For those who believe in a literal interpretation of the Bible, the first contradiction is explained by the reasoning that the extra animals were brought on board the Ark as food for everyone else, not to be “kept alive”. Fair enough. I buy that more than the anti-evolution arguments given to explain the creation narratives. In regards to the second contradiction, that is explained in that Noah entered seven days prior to the start of the flood, but the last of the animals didn’t enter until seven days later, the same day the rains started. That’s a bit of a stretch, and doesn’t hold up when reading essentially any translation of the passage.

Poor Noah. I think the blogger from A Skeptics Journey Through the Bible describes it best:

“Poor Noah has one week to gather up animals from all over the globe and to bring them back to the Ark. The author of Genesis conveniently leaves out the story of how a 600-year-old man from the Middle East was able to travel on foot across continents and oceans, rainforests, arctic permafrost, and deserts, gather up all of the wild animals in their natural habitats and bring them back to the ark.”
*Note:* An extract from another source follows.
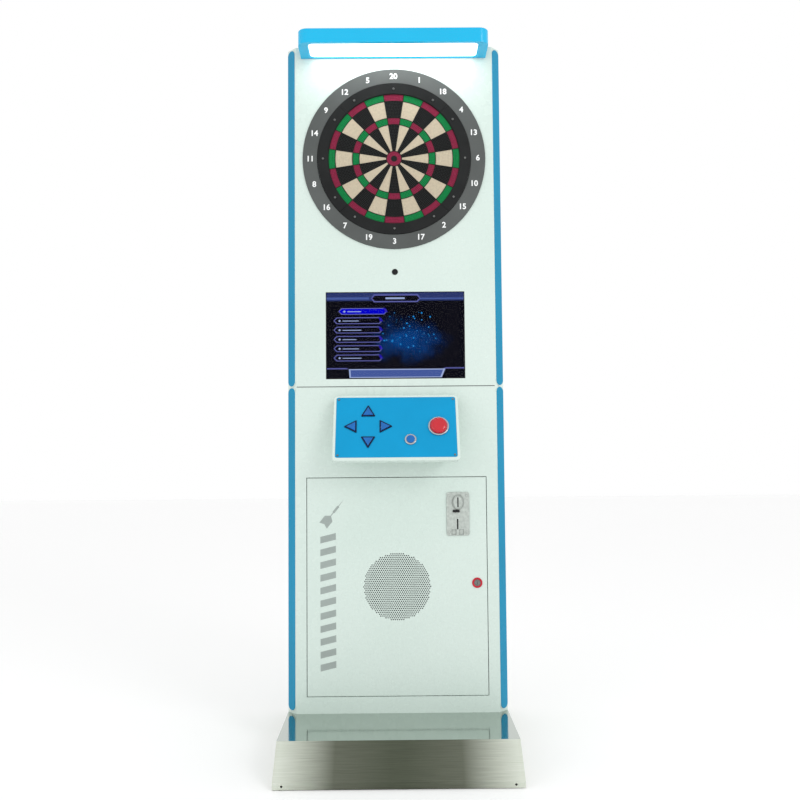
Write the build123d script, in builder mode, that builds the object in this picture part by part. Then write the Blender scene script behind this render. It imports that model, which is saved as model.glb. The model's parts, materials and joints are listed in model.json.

The Flood supposedly lasted for 40 days, the waters continued to cover the earth for 150 days, and then began to slowly recede until the seventh month of the 17th day, when Noah’s Ark came to rest on the mountains of Ararat (considered to be Mount Judi and surrounding region in the southern Anaotolia region of Turkey). While there is some evidence of mass flooding that possibly occurred in Mesopotamia thousands of years ago, there is zero scientific evidence for a flood that has covered the entire earth at the same time.